From Beautiful Bequia to a bar on a bar
23 January 2018 | Clifton Harbour Union Island
Myra Rowling
We had a lovely stay at Bequia, enhanced by the Bequia annual music festival. It was great (Steve has promised to do a blog on it so I won’t go on) but the local and international artists were very good. If you get a chance to see, watch or listen to Shaun Munday from Missouri and Barracuda from Italy, do so. Shaun is a big guy and he belted out the lyrics and belted his guitar in a most mesmerising way. Barracuda had a beautiful voice and even included some Pavarotti. The venues of the Plantation hotel and De Reef restaurant right on the water added to the ambiance.
Monday was blowing strongly so we lingered another day in Paradise. We went to the turtle nursery. We met Brother King there, who used to be a fisherman and when he retired decided he would try to do something to help preserve the Hawkesbill turtle, many of whom he had caught in his nets. He is of Scottish descent, born and bred in Bequia and therefore has a lovely Caribbean accent. He catches hatchlings on the beach and then raises them till they are 5 years old when he releases them. He has a 30% success rate, but if he didn’t intervene, the hatchlings would have a 1 in 1000 chance of survival. He has released about 1,100 to date. He keeps ones that are injured or disabled (one was an albino and he said it wouldn’t survive, however we all know a humpback whale that has). His pet is Busybody, who is 23 years old. Brother King has an assistant called Jusrun. Jusrun told us he is one of 14, all named Jus something, and that he himself is expecting his first child in July. He will call it Goldone if it is a boy, meaning rich big man or chief. He is tall, fine and beautiful, highly intelligent and full of discontent with his lot. He said blacks cant get access to wealth and therefore all their options are limited. Our taxi driver told us that the Bequians are allowed to catch four whales a year, by traditional methods. He said they usually only catch one as it is very difficult ( I can imagine that!) but they use every bit of it. In the Whaleboner bar, we saw that the seats were made of whale vertebrae and the bar of a long whale bone.
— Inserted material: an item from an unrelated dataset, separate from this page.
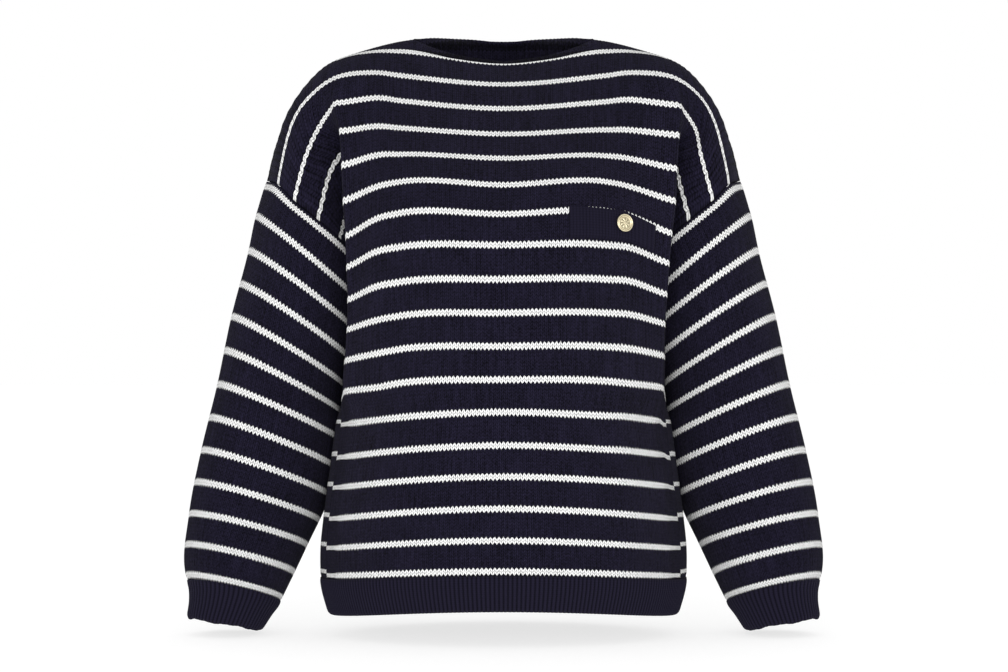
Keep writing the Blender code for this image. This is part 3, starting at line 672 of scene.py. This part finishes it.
def build_panel(name, is_front, material):
    """Front or back of the body, with its columns of stitches raised."""
    wales, distances = even_columns(is_front)
    top_courses, top_places = top_edge(wales, is_front)
    lowest = np.min(top_courses)
    fine = np.arange(lowest, TOP_BAND + 1, 1.0)
    fine_points = panel_surface(fine, wales, is_front)
    top_rows = 9
    shares = np.linspace(0, 1, top_rows + 1)
    upper = np.empty((top_rows + 1, len(wales), 3))
    upper_courses = top_courses + (TOP_BAND - top_courses) * shares[:, None]
    for column in range(len(wales)):
        for part in range(3):
            upper[:, column, part] = np.interp(upper_courses[:, column], fine, fine_points[:, column, part])
    upper[0] = top_places
    row_count = round((HEM_SEAM - TOP_BAND) / ROW_STEP)
    courses = TOP_BAND + (HEM_SEAM - TOP_BAND) * np.arange(1, row_count + 1) / row_count
    outer = np.concatenate((upper, panel_surface(courses, wales, is_front)))
    grid_courses = np.concatenate((upper_courses, np.repeat(courses[:, None], len(wales), axis=1)))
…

We had a beautiful sail to Union Island, past Canouan, Tobago Cays again, and Mayreau.
Clifton Harbour is another very beautiful spot, and the photo is of a bar on the bar. It is called Janti’s Happy Island. Janti collected up conch shells from conch middens in the waters around the islands ( like we saw at Anagarda last year) and used them to build an island, and then built a bar on it. How clever!